• [Data]:
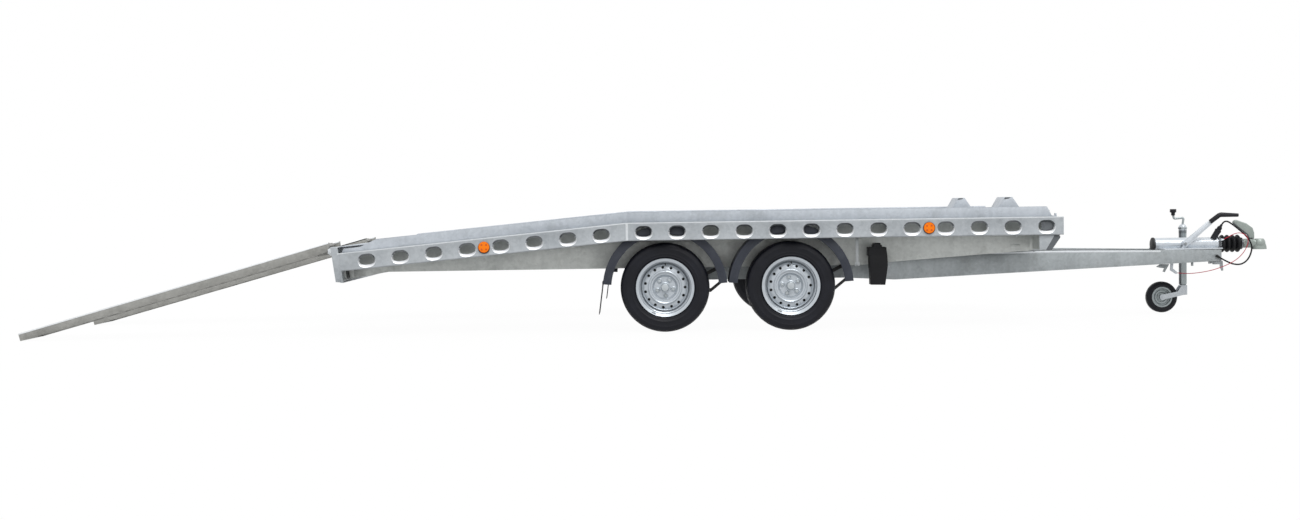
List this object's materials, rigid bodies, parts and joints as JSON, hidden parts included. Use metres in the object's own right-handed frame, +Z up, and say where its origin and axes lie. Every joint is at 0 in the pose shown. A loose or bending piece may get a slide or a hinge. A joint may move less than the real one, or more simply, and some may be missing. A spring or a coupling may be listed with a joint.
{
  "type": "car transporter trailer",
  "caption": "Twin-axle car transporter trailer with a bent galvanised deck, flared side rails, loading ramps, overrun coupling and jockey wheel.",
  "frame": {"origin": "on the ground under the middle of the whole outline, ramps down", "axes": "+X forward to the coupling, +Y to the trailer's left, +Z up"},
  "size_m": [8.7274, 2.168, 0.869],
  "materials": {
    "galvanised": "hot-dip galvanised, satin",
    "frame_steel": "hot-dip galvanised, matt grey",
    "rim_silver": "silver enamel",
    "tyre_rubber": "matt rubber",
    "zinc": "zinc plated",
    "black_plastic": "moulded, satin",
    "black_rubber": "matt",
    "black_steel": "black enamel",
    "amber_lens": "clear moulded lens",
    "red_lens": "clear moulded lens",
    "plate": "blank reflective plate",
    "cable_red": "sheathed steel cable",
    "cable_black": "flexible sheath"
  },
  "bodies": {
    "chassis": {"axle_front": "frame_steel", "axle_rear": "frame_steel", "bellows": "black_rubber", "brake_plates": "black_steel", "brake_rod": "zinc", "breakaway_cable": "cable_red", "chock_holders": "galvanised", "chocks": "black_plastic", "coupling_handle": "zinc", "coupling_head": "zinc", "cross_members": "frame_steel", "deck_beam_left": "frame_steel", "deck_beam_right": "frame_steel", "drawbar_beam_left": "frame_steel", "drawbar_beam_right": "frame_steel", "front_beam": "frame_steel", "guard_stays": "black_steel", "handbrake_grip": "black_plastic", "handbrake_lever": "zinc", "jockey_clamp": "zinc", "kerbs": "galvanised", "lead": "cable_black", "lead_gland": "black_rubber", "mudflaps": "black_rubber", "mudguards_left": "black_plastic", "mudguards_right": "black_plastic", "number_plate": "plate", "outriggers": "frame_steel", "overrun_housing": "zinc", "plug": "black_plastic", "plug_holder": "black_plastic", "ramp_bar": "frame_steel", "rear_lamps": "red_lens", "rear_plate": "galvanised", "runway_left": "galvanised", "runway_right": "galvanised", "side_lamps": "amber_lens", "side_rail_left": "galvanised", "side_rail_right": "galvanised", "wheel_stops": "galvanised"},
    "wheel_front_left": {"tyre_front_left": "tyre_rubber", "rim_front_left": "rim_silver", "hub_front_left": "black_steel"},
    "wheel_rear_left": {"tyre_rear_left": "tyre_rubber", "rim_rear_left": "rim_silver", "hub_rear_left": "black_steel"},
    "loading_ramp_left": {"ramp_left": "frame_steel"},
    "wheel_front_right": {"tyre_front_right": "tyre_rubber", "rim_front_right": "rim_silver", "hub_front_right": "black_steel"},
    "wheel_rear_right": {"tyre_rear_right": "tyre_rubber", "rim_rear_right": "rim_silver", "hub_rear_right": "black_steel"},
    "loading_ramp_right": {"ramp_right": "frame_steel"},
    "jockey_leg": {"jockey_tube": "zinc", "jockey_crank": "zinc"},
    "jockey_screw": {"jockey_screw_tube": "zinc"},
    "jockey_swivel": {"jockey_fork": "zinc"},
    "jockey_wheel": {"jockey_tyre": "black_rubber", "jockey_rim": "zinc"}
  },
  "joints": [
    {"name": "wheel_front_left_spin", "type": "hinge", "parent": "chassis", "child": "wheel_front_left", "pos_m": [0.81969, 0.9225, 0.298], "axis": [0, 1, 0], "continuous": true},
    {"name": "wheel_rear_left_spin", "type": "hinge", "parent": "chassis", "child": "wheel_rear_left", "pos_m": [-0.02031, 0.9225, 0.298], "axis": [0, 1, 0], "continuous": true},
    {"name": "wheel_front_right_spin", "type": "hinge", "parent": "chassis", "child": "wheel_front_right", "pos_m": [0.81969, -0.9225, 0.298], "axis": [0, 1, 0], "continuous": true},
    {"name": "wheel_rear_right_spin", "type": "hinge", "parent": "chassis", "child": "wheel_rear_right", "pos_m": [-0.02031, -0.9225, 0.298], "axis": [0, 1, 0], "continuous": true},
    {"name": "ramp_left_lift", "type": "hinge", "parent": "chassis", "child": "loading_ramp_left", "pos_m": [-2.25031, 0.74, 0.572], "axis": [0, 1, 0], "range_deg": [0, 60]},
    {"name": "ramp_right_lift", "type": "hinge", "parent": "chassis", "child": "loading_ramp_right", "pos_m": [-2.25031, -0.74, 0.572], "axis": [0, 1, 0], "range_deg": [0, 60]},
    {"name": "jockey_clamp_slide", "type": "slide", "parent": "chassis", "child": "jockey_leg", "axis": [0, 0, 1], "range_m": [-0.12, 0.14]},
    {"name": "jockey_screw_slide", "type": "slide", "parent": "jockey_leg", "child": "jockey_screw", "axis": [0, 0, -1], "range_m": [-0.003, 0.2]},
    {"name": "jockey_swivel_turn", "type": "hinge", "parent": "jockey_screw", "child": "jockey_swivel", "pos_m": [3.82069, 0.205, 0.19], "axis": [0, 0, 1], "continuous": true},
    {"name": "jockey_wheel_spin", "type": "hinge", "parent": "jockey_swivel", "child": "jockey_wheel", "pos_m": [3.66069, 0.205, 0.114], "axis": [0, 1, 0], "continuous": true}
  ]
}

• [Task description]: Write out the data again, exactly and in full.

• [Task answer]:
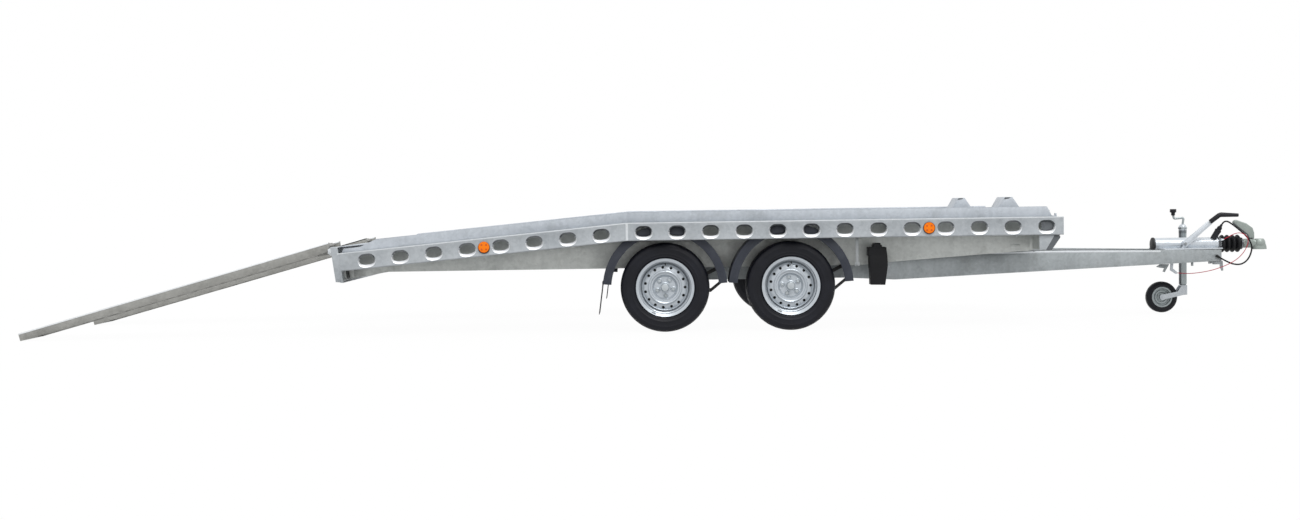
List this object's materials, rigid bodies, parts and joints as JSON, hidden parts included. Use metres in the object's own right-handed frame, +Z up, and say where its origin and axes lie. Every joint is at 0 in the pose shown. A loose or bending piece may get a slide or a hinge. A joint may move less than the real one, or more simply, and some may be missing. A spring or a coupling may be listed with a joint.
{
  "type": "car transporter trailer",
  "caption": "Twin-axle car transporter trailer with a bent galvanised deck, flared side rails, loading ramps, overrun coupling and jockey wheel.",
  "frame": {"origin": "on the ground under the middle of the whole outline, ramps down", "axes": "+X forward to the coupling, +Y to the trailer's left, +Z up"},
  "size_m": [8.7274, 2.168, 0.869],
  "materials": {
    "galvanised": "hot-dip galvanised, satin",
    "frame_steel": "hot-dip galvanised, matt grey",
    "rim_silver": "silver enamel",
    "tyre_rubber": "matt rubber",
    "zinc": "zinc plated",
    "black_plastic": "moulded, satin",
    "black_rubber": "matt",
    "black_steel": "black enamel",
    "amber_lens": "clear moulded lens",
    "red_lens": "clear moulded lens",
    "plate": "blank reflective plate",
    "cable_red": "sheathed steel cable",
    "cable_black": "flexible sheath"
  },
  "bodies": {
    "chassis": {"axle_front": "frame_steel", "axle_rear": "frame_steel", "bellows": "black_rubber", "brake_plates": "black_steel", "brake_rod": "zinc", "breakaway_cable": "cable_red", "chock_holders": "galvanised", "chocks": "black_plastic", "coupling_handle": "zinc", "coupling_head": "zinc", "cross_members": "frame_steel", "deck_beam_left": "frame_steel", "deck_beam_right": "frame_steel", "drawbar_beam_left": "frame_steel", "drawbar_beam_right": "frame_steel", "front_beam": "frame_steel", "guard_stays": "black_steel", "handbrake_grip": "black_plastic", "handbrake_lever": "zinc", "jockey_clamp": "zinc", "kerbs": "galvanised", "lead": "cable_black", "lead_gland": "black_rubber", "mudflaps": "black_rubber", "mudguards_left": "black_plastic", "mudguards_right": "black_plastic", "number_plate": "plate", "outriggers": "frame_steel", "overrun_housing": "zinc", "plug": "black_plastic", "plug_holder": "black_plastic", "ramp_bar": "frame_steel", "rear_lamps": "red_lens", "rear_plate": "galvanised", "runway_left": "galvanised", "runway_right": "galvanised", "side_lamps": "amber_lens", "side_rail_left": "galvanised", "side_rail_right": "galvanised", "wheel_stops": "galvanised"},
    "wheel_front_left": {"tyre_front_left": "tyre_rubber", "rim_front_left": "rim_silver", "hub_front_left": "black_steel"},
    "wheel_rear_left": {"tyre_rear_left": "tyre_rubber", "rim_rear_left": "rim_silver", "hub_rear_left": "black_steel"},
    "loading_ramp_left": {"ramp_left": "frame_steel"},
    "wheel_front_right": {"tyre_front_right": "tyre_rubber", "rim_front_right": "rim_silver", "hub_front_right": "black_steel"},
    "wheel_rear_right": {"tyre_rear_right": "tyre_rubber", "rim_rear_right": "rim_silver", "hub_rear_right": "black_steel"},
    "loading_ramp_right": {"ramp_right": "frame_steel"},
    "jockey_leg": {"jockey_tube": "zinc", "jockey_crank": "zinc"},
    "jockey_screw": {"jockey_screw_tube": "zinc"},
    "jockey_swivel": {"jockey_fork": "zinc"},
    "jockey_wheel": {"jockey_tyre": "black_rubber", "jockey_rim": "zinc"}
  },
  "joints": [
    {"name": "wheel_front_left_spin", "type": "hinge", "parent": "chassis", "child": "wheel_front_left", "pos_m": [0.81969, 0.9225, 0.298], "axis": [0, 1, 0], "continuous": true},
    {"name": "wheel_rear_left_spin", "type": "hinge", "parent": "chassis", "child": "wheel_rear_left", "pos_m": [-0.02031, 0.9225, 0.298], "axis": [0, 1, 0], "continuous": true},
    {"name": "wheel_front_right_spin", "type": "hinge", "parent": "chassis", "child": "wheel_front_right", "pos_m": [0.81969, -0.9225, 0.298], "axis": [0, 1, 0], "continuous": true},
    {"name": "wheel_rear_right_spin", "type": "hinge", "parent": "chassis", "child": "wheel_rear_right", "pos_m": [-0.02031, -0.9225, 0.298], "axis": [0, 1, 0], "continuous": true},
    {"name": "ramp_left_lift", "type": "hinge", "parent": "chassis", "child": "loading_ramp_left", "pos_m": [-2.25031, 0.74, 0.572], "axis": [0, 1, 0], "range_deg": [0, 60]},
    {"name": "ramp_right_lift", "type": "hinge", "parent": "chassis", "child": "loading_ramp_right", "pos_m": [-2.25031, -0.74, 0.572], "axis": [0, 1, 0], "range_deg": [0, 60]},
    {"name": "jockey_clamp_slide", "type": "slide", "parent": "chassis", "child": "jockey_leg", "axis": [0, 0, 1], "range_m": [-0.12, 0.14]},
    {"name": "jockey_screw_slide", "type": "slide", "parent": "jockey_leg", "child": "jockey_screw", "axis": [0, 0, -1], "range_m": [-0.003, 0.2]},
    {"name": "jockey_swivel_turn", "type": "hinge", "parent": "jockey_screw", "child": "jockey_swivel", "pos_m": [3.82069, 0.205, 0.19], "axis": [0, 0, 1], "continuous": true},
    {"name": "jockey_wheel_spin", "type": "hinge", "parent": "jockey_swivel", "child": "jockey_wheel", "pos_m": [3.66069, 0.205, 0.114], "axis": [0, 1, 0], "continuous": true}
  ]
}